What the exercise asks:
Write out exactly the lines from the line with "build_medium(parts, tools)" through the line with "for node in", both ends included, and no other line.

Data for the task:
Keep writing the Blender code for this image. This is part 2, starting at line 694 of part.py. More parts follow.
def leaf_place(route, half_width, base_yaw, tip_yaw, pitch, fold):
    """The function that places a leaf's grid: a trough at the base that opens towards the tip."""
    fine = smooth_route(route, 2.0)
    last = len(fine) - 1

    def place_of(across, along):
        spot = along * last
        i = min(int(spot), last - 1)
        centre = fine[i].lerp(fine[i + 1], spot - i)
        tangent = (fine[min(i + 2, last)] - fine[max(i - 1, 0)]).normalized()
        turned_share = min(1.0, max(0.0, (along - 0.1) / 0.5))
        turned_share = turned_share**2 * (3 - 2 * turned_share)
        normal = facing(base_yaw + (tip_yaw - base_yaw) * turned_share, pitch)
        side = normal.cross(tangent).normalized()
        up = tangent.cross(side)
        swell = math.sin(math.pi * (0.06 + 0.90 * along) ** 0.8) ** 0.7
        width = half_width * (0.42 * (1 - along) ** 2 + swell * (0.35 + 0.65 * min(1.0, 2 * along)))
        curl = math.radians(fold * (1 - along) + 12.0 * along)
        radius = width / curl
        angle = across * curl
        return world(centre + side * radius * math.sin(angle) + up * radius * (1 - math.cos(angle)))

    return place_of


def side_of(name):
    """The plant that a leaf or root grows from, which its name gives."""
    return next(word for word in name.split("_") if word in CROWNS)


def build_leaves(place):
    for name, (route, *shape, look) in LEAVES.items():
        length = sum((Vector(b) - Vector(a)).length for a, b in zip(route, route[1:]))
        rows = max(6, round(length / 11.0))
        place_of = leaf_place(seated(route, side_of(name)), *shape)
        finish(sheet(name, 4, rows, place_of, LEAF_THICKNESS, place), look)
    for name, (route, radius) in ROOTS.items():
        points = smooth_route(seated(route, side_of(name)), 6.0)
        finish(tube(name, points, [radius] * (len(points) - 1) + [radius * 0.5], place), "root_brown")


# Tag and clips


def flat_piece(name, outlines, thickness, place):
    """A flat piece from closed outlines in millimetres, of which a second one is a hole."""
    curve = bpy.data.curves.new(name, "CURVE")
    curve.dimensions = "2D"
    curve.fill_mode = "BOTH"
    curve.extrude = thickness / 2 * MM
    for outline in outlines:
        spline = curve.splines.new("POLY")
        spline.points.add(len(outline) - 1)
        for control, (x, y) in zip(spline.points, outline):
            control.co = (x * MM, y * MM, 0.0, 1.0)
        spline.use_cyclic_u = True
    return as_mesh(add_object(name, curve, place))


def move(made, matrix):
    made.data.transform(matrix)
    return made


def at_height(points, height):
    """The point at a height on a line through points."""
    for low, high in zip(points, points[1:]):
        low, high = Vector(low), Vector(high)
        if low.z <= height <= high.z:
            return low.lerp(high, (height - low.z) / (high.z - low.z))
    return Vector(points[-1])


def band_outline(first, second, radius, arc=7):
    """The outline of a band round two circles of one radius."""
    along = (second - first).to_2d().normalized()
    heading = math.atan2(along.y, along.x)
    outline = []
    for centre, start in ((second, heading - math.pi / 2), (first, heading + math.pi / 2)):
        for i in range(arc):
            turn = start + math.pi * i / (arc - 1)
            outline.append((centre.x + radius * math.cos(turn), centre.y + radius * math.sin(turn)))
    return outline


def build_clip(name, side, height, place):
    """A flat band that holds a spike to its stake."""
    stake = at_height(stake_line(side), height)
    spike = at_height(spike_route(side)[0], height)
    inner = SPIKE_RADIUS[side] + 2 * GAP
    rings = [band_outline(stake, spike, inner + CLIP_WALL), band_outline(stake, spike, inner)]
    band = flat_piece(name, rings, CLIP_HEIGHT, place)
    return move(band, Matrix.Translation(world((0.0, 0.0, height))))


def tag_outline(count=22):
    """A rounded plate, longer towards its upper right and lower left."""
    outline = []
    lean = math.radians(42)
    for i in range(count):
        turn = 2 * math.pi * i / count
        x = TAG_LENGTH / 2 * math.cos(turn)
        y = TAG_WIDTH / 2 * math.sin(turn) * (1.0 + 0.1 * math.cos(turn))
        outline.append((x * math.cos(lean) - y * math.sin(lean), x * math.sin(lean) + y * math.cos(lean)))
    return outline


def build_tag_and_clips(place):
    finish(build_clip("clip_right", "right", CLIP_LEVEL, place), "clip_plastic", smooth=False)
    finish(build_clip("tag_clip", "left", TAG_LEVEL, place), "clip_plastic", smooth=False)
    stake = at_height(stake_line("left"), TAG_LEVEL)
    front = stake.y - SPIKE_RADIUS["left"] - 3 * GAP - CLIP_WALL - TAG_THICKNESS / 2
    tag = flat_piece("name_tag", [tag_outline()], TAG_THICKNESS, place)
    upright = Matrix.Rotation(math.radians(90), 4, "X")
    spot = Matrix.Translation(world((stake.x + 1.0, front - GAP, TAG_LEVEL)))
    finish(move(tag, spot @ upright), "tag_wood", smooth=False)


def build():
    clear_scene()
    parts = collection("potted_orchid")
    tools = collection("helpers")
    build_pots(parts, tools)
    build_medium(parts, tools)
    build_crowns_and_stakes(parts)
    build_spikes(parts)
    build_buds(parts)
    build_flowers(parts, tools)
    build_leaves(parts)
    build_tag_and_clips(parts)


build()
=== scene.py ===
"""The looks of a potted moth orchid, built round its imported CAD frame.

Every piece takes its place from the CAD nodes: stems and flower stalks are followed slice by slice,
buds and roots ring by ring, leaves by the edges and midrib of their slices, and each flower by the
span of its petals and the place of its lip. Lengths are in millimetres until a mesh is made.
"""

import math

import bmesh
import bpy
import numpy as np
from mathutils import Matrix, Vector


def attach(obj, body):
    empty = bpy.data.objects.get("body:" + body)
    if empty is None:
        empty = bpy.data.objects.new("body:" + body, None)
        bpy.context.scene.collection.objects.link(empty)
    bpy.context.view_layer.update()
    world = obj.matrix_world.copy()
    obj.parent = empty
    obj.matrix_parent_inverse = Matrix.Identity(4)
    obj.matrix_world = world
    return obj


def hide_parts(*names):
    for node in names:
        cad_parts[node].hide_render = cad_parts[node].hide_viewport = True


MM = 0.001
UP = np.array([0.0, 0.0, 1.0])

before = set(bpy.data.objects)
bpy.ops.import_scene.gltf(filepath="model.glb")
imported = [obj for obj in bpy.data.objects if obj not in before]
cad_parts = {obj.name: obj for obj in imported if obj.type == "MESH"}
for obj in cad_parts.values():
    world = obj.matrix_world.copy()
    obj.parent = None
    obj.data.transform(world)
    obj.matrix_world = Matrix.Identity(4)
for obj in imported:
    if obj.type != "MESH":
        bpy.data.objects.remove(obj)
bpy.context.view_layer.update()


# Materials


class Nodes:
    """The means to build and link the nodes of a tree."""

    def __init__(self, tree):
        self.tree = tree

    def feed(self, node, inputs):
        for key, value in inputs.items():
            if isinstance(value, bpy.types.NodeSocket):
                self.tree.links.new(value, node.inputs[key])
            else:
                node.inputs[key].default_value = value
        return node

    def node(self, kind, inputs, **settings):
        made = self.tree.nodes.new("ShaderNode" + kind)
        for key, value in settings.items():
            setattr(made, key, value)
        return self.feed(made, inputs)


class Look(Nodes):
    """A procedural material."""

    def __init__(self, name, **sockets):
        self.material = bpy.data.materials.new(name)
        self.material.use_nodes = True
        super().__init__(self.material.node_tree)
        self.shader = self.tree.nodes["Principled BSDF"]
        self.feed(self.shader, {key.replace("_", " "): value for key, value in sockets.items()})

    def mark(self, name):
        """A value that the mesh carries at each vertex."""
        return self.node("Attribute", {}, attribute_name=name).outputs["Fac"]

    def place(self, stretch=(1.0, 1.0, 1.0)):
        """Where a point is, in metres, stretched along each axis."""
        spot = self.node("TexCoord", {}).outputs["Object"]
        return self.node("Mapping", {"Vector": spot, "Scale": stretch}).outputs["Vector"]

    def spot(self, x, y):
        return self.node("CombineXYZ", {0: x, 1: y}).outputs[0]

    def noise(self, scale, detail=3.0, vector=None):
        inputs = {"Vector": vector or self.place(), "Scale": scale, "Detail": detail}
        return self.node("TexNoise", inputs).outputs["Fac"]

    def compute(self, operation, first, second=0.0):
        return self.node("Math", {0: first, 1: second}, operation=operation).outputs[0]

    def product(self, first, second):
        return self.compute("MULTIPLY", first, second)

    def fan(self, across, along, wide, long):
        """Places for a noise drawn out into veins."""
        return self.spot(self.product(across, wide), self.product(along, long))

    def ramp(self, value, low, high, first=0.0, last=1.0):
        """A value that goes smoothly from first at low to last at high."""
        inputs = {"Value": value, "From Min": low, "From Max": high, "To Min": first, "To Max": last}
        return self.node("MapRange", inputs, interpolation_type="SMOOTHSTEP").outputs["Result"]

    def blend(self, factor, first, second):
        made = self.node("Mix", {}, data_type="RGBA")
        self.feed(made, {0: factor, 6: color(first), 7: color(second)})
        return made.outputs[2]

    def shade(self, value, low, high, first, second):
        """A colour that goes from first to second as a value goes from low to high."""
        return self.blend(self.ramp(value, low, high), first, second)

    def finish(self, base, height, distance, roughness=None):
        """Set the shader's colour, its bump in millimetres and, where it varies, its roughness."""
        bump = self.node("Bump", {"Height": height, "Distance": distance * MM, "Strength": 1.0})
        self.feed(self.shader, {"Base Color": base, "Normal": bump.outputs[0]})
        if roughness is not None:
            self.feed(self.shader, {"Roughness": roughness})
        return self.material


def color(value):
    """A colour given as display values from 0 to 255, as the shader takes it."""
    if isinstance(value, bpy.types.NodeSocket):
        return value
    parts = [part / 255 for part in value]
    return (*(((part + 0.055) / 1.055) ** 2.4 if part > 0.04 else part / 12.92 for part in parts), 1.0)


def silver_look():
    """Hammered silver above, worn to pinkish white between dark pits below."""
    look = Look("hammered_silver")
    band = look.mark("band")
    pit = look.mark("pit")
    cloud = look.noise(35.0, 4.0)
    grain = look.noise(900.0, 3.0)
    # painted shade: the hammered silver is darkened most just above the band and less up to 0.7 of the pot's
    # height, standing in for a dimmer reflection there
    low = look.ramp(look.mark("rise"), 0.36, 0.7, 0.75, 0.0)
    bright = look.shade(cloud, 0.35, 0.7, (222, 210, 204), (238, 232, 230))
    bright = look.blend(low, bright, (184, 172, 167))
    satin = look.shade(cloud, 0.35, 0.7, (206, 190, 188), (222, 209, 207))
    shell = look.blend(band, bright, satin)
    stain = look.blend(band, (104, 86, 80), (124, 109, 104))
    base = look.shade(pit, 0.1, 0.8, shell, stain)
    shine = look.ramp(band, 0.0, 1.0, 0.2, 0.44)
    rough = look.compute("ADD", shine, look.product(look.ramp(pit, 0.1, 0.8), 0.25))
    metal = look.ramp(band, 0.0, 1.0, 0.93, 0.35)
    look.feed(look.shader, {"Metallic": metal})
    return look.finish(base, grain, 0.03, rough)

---

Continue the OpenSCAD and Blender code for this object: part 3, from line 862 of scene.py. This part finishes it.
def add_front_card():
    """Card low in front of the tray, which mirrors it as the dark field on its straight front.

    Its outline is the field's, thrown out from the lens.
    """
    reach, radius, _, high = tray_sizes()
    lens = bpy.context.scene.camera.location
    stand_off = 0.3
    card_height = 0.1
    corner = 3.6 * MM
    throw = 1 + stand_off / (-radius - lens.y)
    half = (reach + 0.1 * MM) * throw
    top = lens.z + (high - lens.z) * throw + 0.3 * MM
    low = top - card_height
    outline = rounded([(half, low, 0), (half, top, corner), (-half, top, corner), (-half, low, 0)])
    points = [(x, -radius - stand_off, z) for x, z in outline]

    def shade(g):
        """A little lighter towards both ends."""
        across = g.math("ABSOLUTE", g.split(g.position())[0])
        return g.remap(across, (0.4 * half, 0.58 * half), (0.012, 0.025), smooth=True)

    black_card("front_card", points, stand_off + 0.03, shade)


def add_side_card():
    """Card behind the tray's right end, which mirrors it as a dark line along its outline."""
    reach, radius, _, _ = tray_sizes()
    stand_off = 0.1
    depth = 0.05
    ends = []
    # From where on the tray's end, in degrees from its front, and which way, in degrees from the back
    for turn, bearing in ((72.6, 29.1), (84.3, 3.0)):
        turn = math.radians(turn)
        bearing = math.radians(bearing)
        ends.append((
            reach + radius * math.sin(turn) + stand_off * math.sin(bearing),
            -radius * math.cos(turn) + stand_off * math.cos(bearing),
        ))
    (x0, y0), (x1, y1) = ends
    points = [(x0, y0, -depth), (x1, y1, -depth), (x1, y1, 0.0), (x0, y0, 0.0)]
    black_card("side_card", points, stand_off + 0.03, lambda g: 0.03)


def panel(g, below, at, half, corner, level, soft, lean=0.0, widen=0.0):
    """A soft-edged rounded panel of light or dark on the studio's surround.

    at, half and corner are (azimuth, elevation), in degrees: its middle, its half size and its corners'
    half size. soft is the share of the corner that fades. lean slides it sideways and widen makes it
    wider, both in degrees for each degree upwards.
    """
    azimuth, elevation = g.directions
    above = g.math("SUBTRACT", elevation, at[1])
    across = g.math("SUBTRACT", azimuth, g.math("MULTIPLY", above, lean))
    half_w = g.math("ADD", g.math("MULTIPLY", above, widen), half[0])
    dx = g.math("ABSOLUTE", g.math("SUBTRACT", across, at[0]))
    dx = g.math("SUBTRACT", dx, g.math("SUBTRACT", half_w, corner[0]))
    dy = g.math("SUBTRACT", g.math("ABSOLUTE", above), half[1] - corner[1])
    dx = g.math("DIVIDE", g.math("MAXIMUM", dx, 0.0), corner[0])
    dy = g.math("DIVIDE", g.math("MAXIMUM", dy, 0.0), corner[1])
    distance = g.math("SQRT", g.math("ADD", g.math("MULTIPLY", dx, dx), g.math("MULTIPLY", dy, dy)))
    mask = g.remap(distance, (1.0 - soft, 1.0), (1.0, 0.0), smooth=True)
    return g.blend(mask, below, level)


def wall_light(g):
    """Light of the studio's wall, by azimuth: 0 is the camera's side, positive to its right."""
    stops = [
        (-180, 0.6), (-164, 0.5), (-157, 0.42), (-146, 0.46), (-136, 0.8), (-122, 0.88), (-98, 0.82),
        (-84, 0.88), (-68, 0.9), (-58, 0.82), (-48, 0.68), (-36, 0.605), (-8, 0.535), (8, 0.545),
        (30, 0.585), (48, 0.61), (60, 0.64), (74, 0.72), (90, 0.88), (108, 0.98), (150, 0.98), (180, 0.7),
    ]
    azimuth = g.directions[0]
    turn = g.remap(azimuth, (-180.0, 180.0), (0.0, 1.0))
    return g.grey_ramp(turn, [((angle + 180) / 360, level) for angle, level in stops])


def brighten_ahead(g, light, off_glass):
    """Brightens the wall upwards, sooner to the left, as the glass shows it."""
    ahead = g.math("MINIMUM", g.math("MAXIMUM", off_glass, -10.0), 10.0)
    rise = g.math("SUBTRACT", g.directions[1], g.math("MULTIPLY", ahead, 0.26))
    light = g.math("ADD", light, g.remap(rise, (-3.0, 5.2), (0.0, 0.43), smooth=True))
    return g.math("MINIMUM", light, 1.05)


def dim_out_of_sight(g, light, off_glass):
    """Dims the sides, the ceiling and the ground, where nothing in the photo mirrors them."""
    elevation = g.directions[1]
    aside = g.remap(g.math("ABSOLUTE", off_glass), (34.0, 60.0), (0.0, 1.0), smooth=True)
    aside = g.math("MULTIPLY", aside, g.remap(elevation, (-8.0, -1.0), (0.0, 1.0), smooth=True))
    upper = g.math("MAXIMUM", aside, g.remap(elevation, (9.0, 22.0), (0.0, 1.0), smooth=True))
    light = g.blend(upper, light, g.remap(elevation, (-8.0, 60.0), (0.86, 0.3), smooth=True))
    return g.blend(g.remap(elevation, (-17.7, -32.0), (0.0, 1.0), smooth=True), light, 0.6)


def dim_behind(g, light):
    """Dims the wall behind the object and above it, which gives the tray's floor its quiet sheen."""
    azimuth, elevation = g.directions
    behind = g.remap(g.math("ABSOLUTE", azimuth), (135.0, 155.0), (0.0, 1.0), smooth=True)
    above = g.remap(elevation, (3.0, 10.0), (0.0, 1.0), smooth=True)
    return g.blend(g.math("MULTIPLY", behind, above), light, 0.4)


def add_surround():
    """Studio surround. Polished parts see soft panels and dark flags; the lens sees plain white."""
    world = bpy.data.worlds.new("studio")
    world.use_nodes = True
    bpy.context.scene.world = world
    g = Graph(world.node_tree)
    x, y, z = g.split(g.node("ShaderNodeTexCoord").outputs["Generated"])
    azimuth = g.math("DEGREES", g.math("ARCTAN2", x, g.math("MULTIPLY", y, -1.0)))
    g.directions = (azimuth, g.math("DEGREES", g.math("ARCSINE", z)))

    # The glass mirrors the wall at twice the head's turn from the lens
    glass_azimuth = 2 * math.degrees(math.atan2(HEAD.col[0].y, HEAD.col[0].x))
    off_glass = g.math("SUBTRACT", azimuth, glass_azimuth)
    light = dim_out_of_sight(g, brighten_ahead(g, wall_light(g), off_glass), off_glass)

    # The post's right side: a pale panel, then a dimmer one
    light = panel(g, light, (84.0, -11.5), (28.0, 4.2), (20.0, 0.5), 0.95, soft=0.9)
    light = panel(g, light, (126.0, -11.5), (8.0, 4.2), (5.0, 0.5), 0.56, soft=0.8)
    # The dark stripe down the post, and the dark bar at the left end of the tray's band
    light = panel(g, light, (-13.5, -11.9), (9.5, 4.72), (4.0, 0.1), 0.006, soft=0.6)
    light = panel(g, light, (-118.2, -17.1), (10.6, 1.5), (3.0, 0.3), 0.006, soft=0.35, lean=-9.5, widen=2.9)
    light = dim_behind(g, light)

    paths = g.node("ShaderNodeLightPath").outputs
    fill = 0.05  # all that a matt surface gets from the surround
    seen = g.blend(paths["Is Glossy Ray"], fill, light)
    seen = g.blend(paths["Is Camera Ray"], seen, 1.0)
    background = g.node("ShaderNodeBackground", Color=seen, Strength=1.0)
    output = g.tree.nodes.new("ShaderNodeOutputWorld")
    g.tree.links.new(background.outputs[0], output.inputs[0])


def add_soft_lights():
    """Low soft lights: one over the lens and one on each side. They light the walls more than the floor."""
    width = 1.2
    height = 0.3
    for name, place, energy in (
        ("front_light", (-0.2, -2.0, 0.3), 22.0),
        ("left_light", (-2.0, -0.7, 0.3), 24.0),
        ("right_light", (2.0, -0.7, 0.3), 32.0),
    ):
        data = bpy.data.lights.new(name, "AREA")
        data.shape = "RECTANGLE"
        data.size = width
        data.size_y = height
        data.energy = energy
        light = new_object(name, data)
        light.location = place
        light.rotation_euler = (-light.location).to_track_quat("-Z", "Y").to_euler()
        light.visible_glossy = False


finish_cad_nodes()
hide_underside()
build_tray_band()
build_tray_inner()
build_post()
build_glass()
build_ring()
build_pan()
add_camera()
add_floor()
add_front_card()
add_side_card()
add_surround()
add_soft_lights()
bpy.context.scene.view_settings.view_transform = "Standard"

The response:
    build_medium(parts, tools)
    build_crowns_and_stakes(parts)
    build_spikes(parts)
    build_buds(parts)
    build_flowers(parts, tools)
    build_leaves(parts)
    build_tag_and_clips(parts)


build()
=== scene.py ===
"""The looks of a potted moth orchid, built round its imported CAD frame.

Every piece takes its place from the CAD nodes: stems and flower stalks are followed slice by slice,
buds and roots ring by ring, leaves by the edges and midrib of their slices, and each flower by the
span of its petals and the place of its lip. Lengths are in millimetres until a mesh is made.
"""

import math

import bmesh
import bpy
import numpy as np
from mathutils import Matrix, Vector


def attach(obj, body):
    empty = bpy.data.objects.get("body:" + body)
    if empty is None:
        empty = bpy.data.objects.new("body:" + body, None)
        bpy.context.scene.collection.objects.link(empty)
    bpy.context.view_layer.update()
    world = obj.matrix_world.copy()
    obj.parent = empty
    obj.matrix_parent_inverse = Matrix.Identity(4)
    obj.matrix_world = world
    return obj


def hide_parts(*names):
    for node in names:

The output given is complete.